---- Items
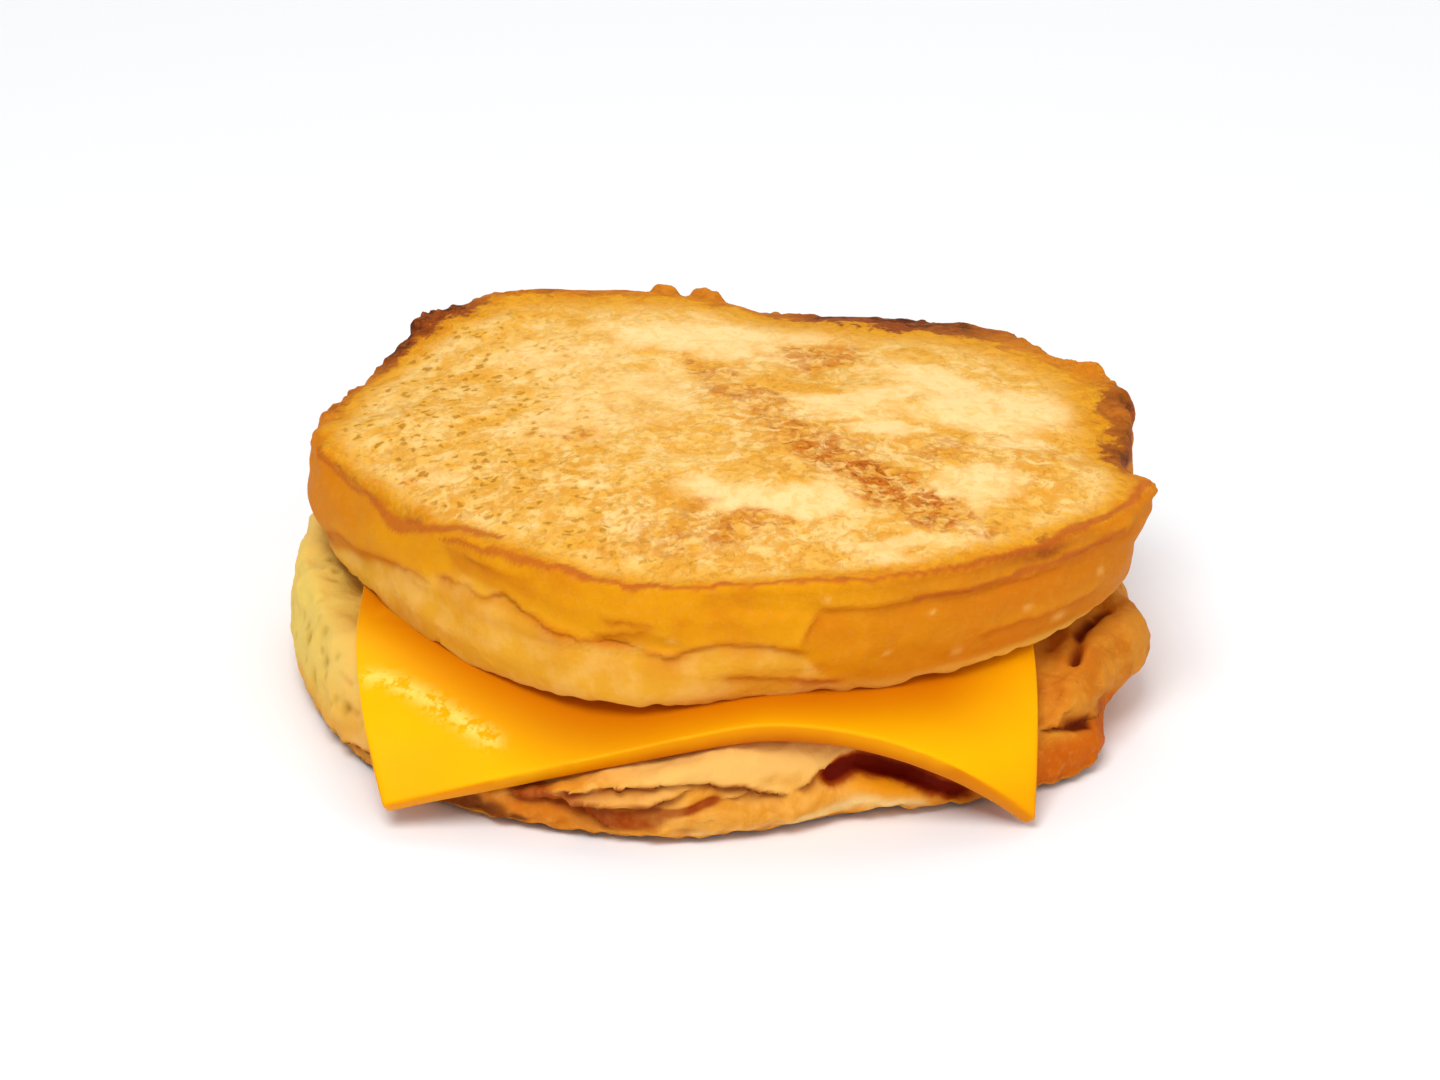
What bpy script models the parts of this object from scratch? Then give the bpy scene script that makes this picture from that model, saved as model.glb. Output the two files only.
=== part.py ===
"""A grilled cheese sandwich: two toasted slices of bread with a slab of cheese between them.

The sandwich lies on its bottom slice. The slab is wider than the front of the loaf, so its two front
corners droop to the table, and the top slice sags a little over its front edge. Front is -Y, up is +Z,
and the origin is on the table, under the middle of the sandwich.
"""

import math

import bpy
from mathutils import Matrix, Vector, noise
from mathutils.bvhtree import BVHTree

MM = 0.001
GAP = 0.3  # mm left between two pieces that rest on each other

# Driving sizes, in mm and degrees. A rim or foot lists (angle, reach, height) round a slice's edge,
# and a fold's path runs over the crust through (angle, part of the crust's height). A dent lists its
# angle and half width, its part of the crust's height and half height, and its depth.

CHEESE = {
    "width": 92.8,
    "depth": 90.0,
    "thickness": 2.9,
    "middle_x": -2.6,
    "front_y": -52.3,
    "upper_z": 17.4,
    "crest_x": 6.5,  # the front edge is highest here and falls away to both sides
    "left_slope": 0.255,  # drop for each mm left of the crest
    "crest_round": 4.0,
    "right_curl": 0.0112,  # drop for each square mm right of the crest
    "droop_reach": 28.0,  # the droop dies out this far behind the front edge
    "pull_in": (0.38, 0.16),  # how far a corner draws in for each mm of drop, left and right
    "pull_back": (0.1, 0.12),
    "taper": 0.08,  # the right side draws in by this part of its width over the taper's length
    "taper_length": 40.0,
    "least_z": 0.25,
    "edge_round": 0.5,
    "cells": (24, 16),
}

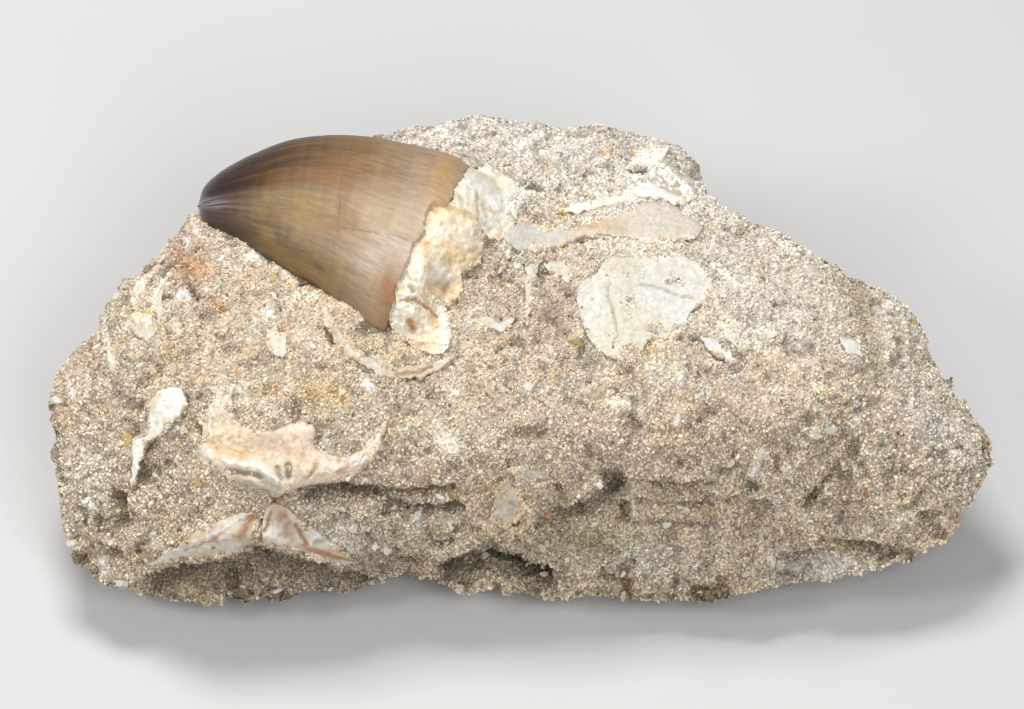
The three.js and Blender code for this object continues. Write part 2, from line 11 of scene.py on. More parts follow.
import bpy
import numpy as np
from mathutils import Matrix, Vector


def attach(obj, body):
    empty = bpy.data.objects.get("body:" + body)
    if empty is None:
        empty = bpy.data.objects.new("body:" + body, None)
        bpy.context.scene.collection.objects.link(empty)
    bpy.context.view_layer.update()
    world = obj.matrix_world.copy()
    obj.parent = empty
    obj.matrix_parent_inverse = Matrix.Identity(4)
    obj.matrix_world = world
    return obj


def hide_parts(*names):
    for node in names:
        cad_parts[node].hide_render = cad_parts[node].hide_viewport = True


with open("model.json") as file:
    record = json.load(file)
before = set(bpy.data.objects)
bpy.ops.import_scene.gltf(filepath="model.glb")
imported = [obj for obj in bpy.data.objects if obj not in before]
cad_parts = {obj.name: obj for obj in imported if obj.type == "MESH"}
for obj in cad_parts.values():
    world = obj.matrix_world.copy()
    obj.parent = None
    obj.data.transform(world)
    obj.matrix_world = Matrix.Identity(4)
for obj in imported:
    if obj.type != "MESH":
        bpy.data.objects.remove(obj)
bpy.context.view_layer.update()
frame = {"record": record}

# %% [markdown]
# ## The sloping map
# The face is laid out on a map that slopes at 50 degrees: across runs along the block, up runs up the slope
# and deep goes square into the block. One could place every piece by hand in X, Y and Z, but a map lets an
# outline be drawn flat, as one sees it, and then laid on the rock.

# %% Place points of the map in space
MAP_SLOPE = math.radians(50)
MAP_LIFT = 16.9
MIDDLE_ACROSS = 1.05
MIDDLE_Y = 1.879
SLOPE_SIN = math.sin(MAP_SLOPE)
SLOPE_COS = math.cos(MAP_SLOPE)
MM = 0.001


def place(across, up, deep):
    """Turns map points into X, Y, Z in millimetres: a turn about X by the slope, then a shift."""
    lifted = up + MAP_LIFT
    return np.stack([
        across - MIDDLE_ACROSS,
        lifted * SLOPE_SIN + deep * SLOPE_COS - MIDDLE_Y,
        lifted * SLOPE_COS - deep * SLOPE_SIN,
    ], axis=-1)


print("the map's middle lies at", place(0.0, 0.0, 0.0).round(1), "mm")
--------
Direction — Take the entries and copy them out exactly.

Result for this task —
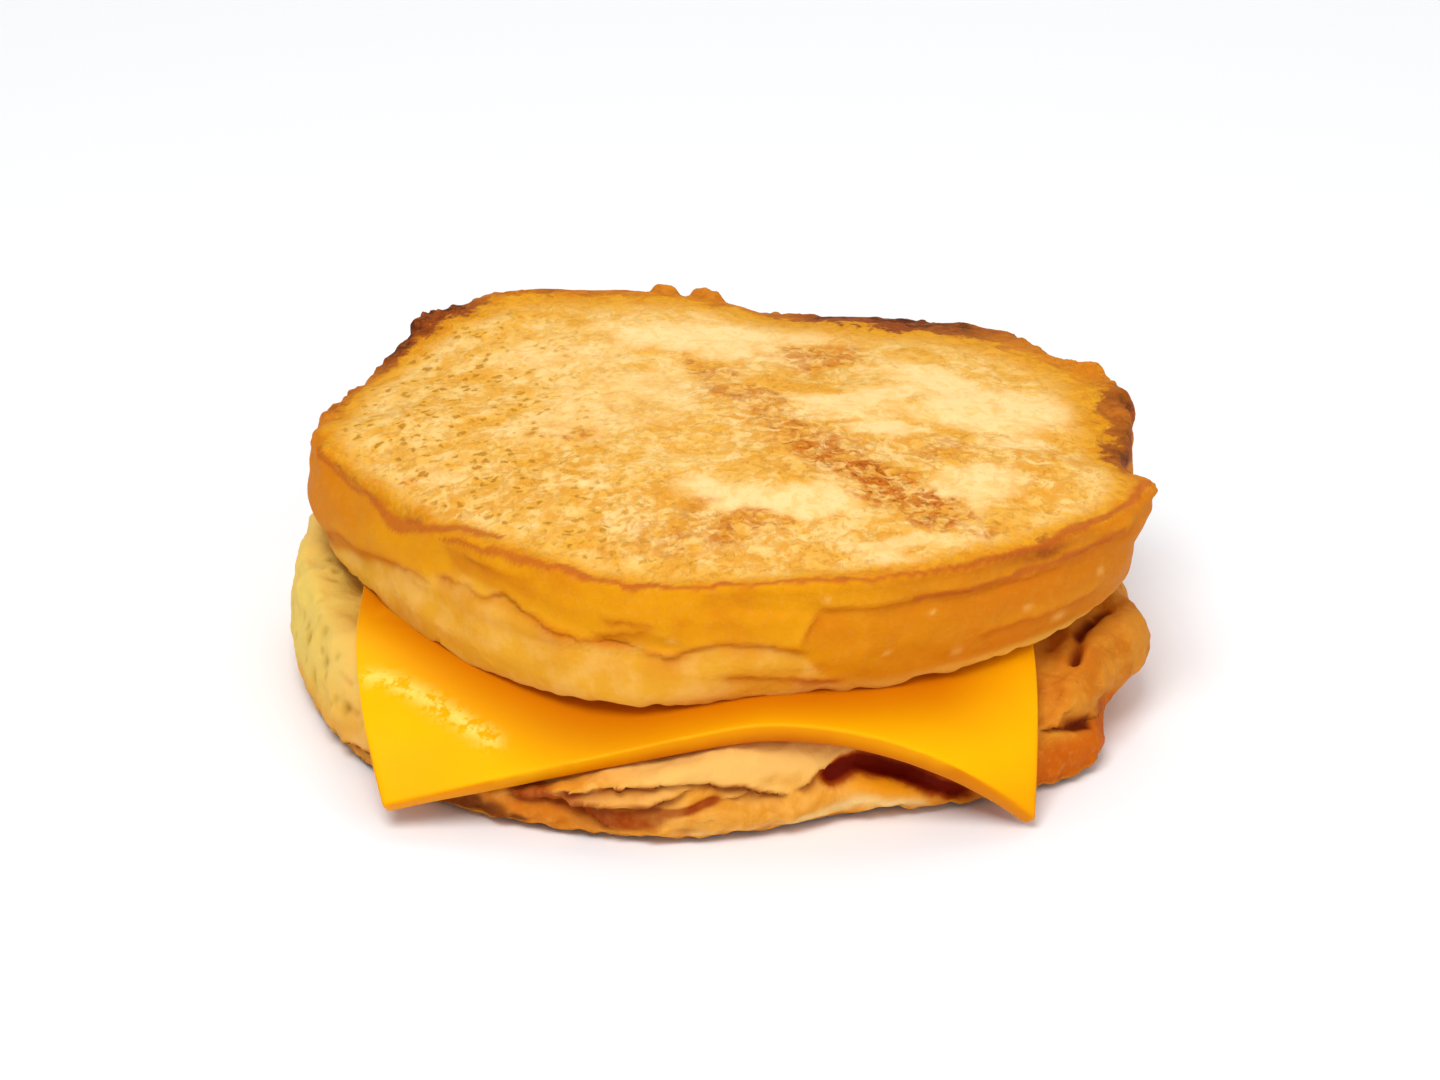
What bpy script models the parts of this object from scratch? Then give the bpy scene script that makes this picture from that model, saved as model.glb. Output the two files only.
=== part.py ===
"""A grilled cheese sandwich: two toasted slices of bread with a slab of cheese between them.

The sandwich lies on its bottom slice. The slab is wider than the front of the loaf, so its two front
corners droop to the table, and the top slice sags a little over its front edge. Front is -Y, up is +Z,
and the origin is on the table, under the middle of the sandwich.
"""

import math

import bpy
from mathutils import Matrix, Vector, noise
from mathutils.bvhtree import BVHTree

MM = 0.001
GAP = 0.3  # mm left between two pieces that rest on each other

# Driving sizes, in mm and degrees. A rim or foot lists (angle, reach, height) round a slice's edge,
# and a fold's path runs over the crust through (angle, part of the crust's height). A dent lists its
# angle and half width, its part of the crust's height and half height, and its depth.

CHEESE = {
    "width": 92.8,
    "depth": 90.0,
    "thickness": 2.9,
    "middle_x": -2.6,
    "front_y": -52.3,
    "upper_z": 17.4,
    "crest_x": 6.5,  # the front edge is highest here and falls away to both sides
    "left_slope": 0.255,  # drop for each mm left of the crest
    "crest_round": 4.0,
    "right_curl": 0.0112,  # drop for each square mm right of the crest
    "droop_reach": 28.0,  # the droop dies out this far behind the front edge
    "pull_in": (0.38, 0.16),  # how far a corner draws in for each mm of drop, left and right
    "pull_back": (0.1, 0.12),
    "taper": 0.08,  # the right side draws in by this part of its width over the taper's length
    "taper_length": 40.0,
    "least_z": 0.25,
    "edge_round": 0.5,
    "cells": (24, 16),
}

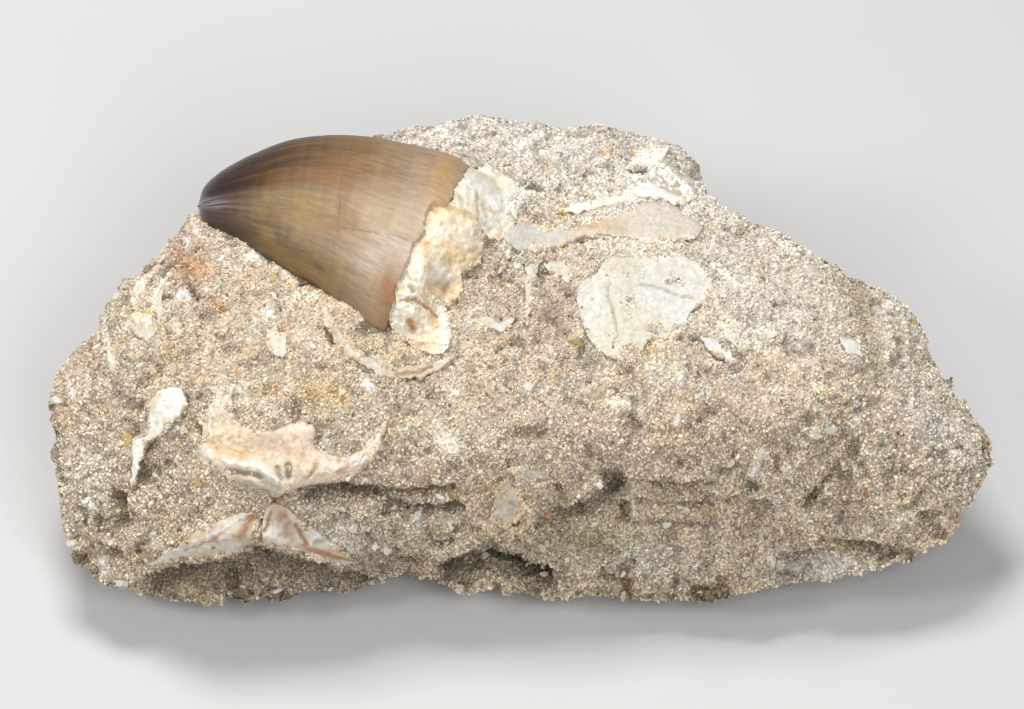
The three.js and Blender code for this object continues. Write part 2, from line 11 of scene.py on. More parts follow.
import bpy
import numpy as np
from mathutils import Matrix, Vector


def attach(obj, body):
    empty = bpy.data.objects.get("body:" + body)
    if empty is None:
        empty = bpy.data.objects.new("body:" + body, None)
        bpy.context.scene.collection.objects.link(empty)
    bpy.context.view_layer.update()
    world = obj.matrix_world.copy()
    obj.parent = empty
    obj.matrix_parent_inverse = Matrix.Identity(4)
    obj.matrix_world = world
    return obj


def hide_parts(*names):
    for node in names:
        cad_parts[node].hide_render = cad_parts[node].hide_viewport = True


with open("model.json") as file:
    record = json.load(file)
before = set(bpy.data.objects)
bpy.ops.import_scene.gltf(filepath="model.glb")
imported = [obj for obj in bpy.data.objects if obj not in before]
cad_parts = {obj.name: obj for obj in imported if obj.type == "MESH"}
for obj in cad_parts.values():
    world = obj.matrix_world.copy()
    obj.parent = None
    obj.data.transform(world)
    obj.matrix_world = Matrix.Identity(4)
for obj in imported:
    if obj.type != "MESH":
        bpy.data.objects.remove(obj)
bpy.context.view_layer.update()
frame = {"record": record}

# %% [markdown]
# ## The sloping map
# The face is laid out on a map that slopes at 50 degrees: across runs along the block, up runs up the slope
# and deep goes square into the block. One could place every piece by hand in X, Y and Z, but a map lets an
# outline be drawn flat, as one sees it, and then laid on the rock.

# %% Place points of the map in space
MAP_SLOPE = math.radians(50)
MAP_LIFT = 16.9
MIDDLE_ACROSS = 1.05
MIDDLE_Y = 1.879
SLOPE_SIN = math.sin(MAP_SLOPE)
SLOPE_COS = math.cos(MAP_SLOPE)
MM = 0.001


def place(across, up, deep):
    """Turns map points into X, Y, Z in millimetres: a turn about X by the slope, then a shift."""
    lifted = up + MAP_LIFT
    return np.stack([
        across - MIDDLE_ACROSS,
        lifted * SLOPE_SIN + deep * SLOPE_COS - MIDDLE_Y,
        lifted * SLOPE_COS - deep * SLOPE_SIN,
    ], axis=-1)


print("the map's middle lies at", place(0.0, 0.0, 0.0).round(1), "mm")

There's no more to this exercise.